Na mesma primeira entrevista, Arrupe defendeu o teólogo jesuíta Teilhard de Chardin (1881-1955). Paleontólogo, além de teólogo, Chardin via a ciência como caminho para tornar o cristianismo relevante para o homem moderno. Seu projeto foi tentar fazer a visão cristã aceitável para alguém com uma visão de mundo científica. Partindo do conceito de evolução defendido por Charles Darwin, Teilhard de Chardin foi o primeiro a formular a ideia de que Deus é o ponto culminante da evolução do universo criado, rompendo, assim, a divisão radical entre imanência, o que pertence à ordem do criado, e transcendência, a esfera própria de Deus.
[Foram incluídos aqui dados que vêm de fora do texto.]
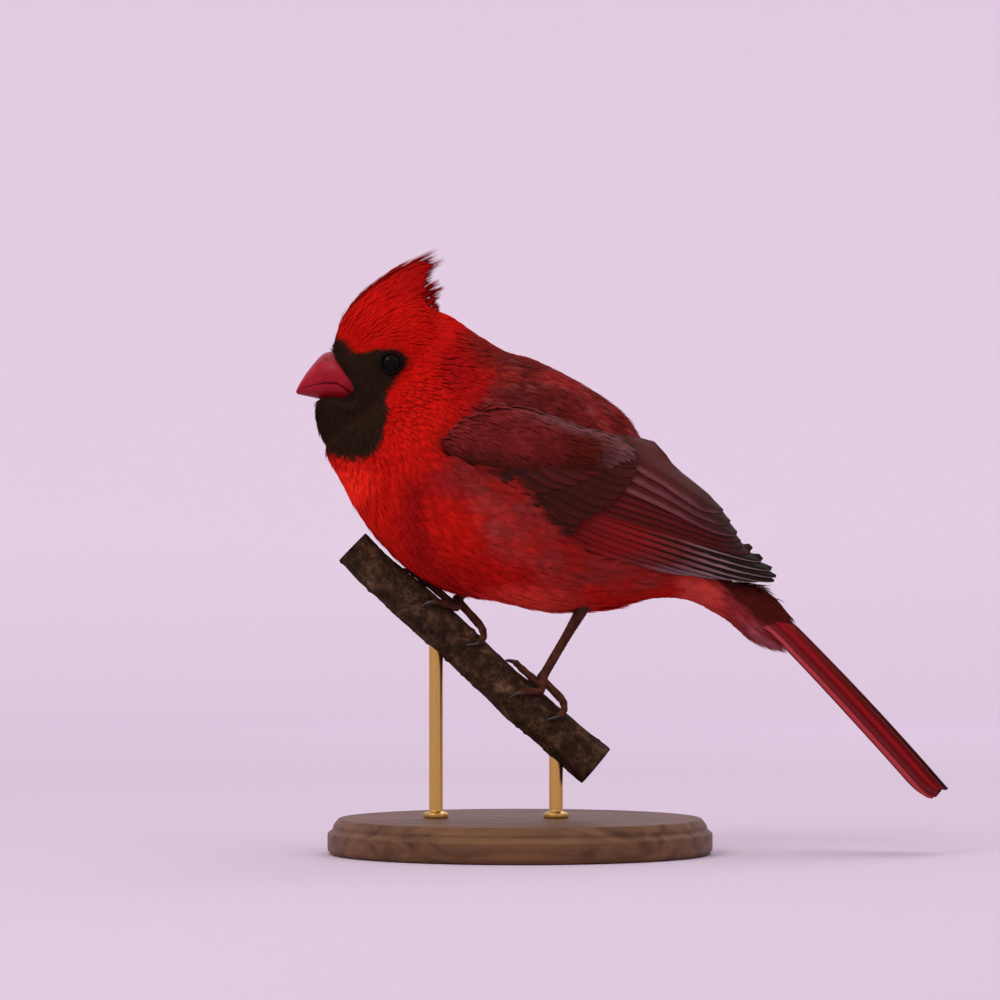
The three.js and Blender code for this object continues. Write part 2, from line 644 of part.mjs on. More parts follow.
// Perch and stand
function perchLoft(grow) {
  const count = 14;
  const rings = Array.from({ length: count + 1 }, (_, i) => {
    const station = (perchStations.length - 1) * (i / count);
    return Array.from({ length: perchSides }, (_unused, k) => {
      const angle = (2 * Math.PI * k) / perchSides;
      return perchPoint(station, angle, grow + 0.16 * Math.sin(2.3 * i + 2 * angle));
    });
  });
  return skinOver(rings);
}
const rodSpecs = Object.entries(rodColumns).map(([name, column]) => {
  const t = Array.from({ length: 801 }, (_, i) => i / 100).find((v) => blend(perchStations, v)[0] >= column);
  const [, row, radius] = blend(perchStations, t);
  const x = at(column, row).x;
  const top = at(column, row).z - radius * 0.75;
  return { name, x, top, foot: baseHeight - 4 };
});
function rod({ x, top, foot }, grow = 0) {
  const geometry = new THREE.CylinderGeometry(rodRadius + grow, rodRadius + grow, top - foot + 2 * grow, 20);
  geometry.rotateX(Math.PI / 2);
  geometry.translate(x, 0, (top + foot) / 2);
  return solidOf(geometry);
}
const rodRoom = union(rodSpecs.map((spec) => rod(spec, gap)));
const legClearance = union(Object.values(legs));
const perch = perchLoft(-gap).subtract(rodRoom);
const base = new THREE.LatheGeometry([
  [0, 0], [baseRadius - 1, 0], [baseRadius, 1], [baseRadius, baseHeight - 3], [baseRadius - 2, baseHeight],
  [0, baseHeight],
].map(([r, z]) => new THREE.Vector2(r, z)), 36);
base.rotateX(Math.PI / 2);

addNode('head', head, colours.red);
addNode('mask', mask, colours.mask);
addNode('bill_upper', billUpper, colours.bill, 0.35);
addNode('bill_lower', billLower, colours.bill, 0.35);
addNode('eye_left', eyeball(-1), colours.eye, 0.05);
addNode('eye_right', eyeball(1), colours.eye, 0.05);
addNode('neck', neck, colours.red);
addNode('torso', torso, colours.red);
addNode('wing_left', wing(-1), colours.maroon);
addNode('wing_right', wing(1), colours.maroon);
addNode('tail', tail, colours.tail);
for (const [name, solid] of Object.entries(legs)) addNode(name, solid, colours.leg, 0.6);
addNode('perch', perch.subtract(legClearance), colours.bark, 0.9);
for (const spec of rodSpecs) addNode(spec.name, rod(spec), colours.brass, 0.3, 1);
addNode('stand_base', solidOf(base).subtract(rodRoom), colours.wood, 0.5);

export default object;
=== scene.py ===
# %% [markdown]
# A male northern cardinal, life size, gripping a cut length of branch on a small display stand.
# The construction comes packed from the CAD step. This script keeps that frame and gives each part its
# real surface: one skin with feathers over it, flight feathers, bill, eyes, legs, bark, wood and brass.

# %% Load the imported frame
import math

import bpy
import numpy as np
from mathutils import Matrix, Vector, noise


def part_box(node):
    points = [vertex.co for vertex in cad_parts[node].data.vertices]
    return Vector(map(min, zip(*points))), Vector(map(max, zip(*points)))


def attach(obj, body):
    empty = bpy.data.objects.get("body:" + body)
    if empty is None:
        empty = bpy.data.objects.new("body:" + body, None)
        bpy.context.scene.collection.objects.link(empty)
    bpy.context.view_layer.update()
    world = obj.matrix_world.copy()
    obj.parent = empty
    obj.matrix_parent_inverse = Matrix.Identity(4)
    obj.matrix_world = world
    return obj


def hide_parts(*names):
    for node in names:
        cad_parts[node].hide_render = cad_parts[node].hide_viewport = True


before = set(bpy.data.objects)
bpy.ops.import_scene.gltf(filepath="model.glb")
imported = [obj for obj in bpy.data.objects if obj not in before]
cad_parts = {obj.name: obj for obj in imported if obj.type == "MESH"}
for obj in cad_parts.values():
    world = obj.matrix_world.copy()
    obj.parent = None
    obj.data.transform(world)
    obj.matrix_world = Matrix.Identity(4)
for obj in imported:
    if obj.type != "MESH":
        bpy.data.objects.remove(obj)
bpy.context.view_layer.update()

# %% [markdown]
# The bird is laid out in the side view, on a grid of columns and rows. Two points of that grid span the
# bird's real length, and that gives the size of one step. X runs along the columns and Z against the rows.

# %% Driving dimensions
BIRD_LENGTH = 0.217  # tip of the bill to tip of the tail, metres
MM = 0.001
BILL_TIP = (296, 393)
TAIL_TIP = (941, 794)
STAND_COLUMN = 520
FLOOR_ROW = 853
STEP = BIRD_LENGTH / math.dist(BILL_TIP, TAIL_TIP)
LEFT, RIGHT = -1, 1
BODY_POWER = 2.25  # superellipse power of the body's cross sections
HEAD_POWER = 2.15
CREST_POWER = 1.75
EYE_SPOT = (392, 364)
EYE_RADIUS = 3.7 * MM
EYE_PROUD = 0.9 * MM


def at(column, row, y=0.0):
    return Vector(((column - STAND_COLUMN) * STEP, y, (FLOOR_ROW - row) * STEP))


def side_view(points):
    """Columns and rows of an array of points."""
    return points[:, 0] / STEP + STAND_COLUMN, FLOOR_ROW - points[:, 2] / STEP


print("one grid step is", round(STEP / MM, 4), "mm")

# %% [markdown]
# A body is easiest to describe as stations along it: the top and bottom of each cross section in the
# side view and its half width. A smooth curve through the stations fills in what lies between them.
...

“A meta do caminho do universo situa-se na plenitude de Deus, que já foi alcançada por Cristo ressuscitado, fulcro da maturação universal”, escreveu o papa Francisco no número 83 de sua encíclica Laudato sì, remetendo explicitamente, em nota de rodapé, à “contribuição do P. Teilhard de Chardin”.
“O fim último das restantes criaturas não somos nós. Mas todas avançam, juntamente conosco e através de nós, para a meta comum, que é Deus, numa plenitude transcendente onde Cristo ressuscitado tudo abraça e ilumina”, escreve o papa reabilitando informalmente o padre Teilhard de Chardin. O então Santo Ofício, depois Congregação e hoje Dicastério para a Doutrina da Fé, havia condenado as teses do jesuíta em 1962 por conterem “ambiguidades tais, e até mesmo graves erros, a ponto de lesar a doutrina católica”.
“Várias vezes o papa Francisco falou da figura desse grande padre geral e declarou que está muito próximo a ele e ansioso para chegar a essa beatificação e canonização”, disse Spadaro.
O papa também falou com os jesuítas sobre as vocações ao sacerdócio e encorajou-os a “diminuir as exigências”, já que muitos jovens sentem a vocação, mas “se assustam com a formação”.
O papa também falou sobre o exemplo do padre jesuíta Matteo Ricci, “grande apóstolo jesuíta da China” e um “ponto de referência” para os jesuítas. Matteo Ricci foi o criador do que se chama hoje “inculturação”. Ele propôs, no século XVII, que o culto aos antepassados fosse acrescentado à doutrina católica na China, para facilitar a evangelização. Sua ideia não foi aceita pela Santa Sé.
No final do encontro, um dos padres aproximou-se do papa Francisco com várias bolsas contendo petições escritas por fiéis do país. O papa colocou a mão sobre elas e rezou em silêncio.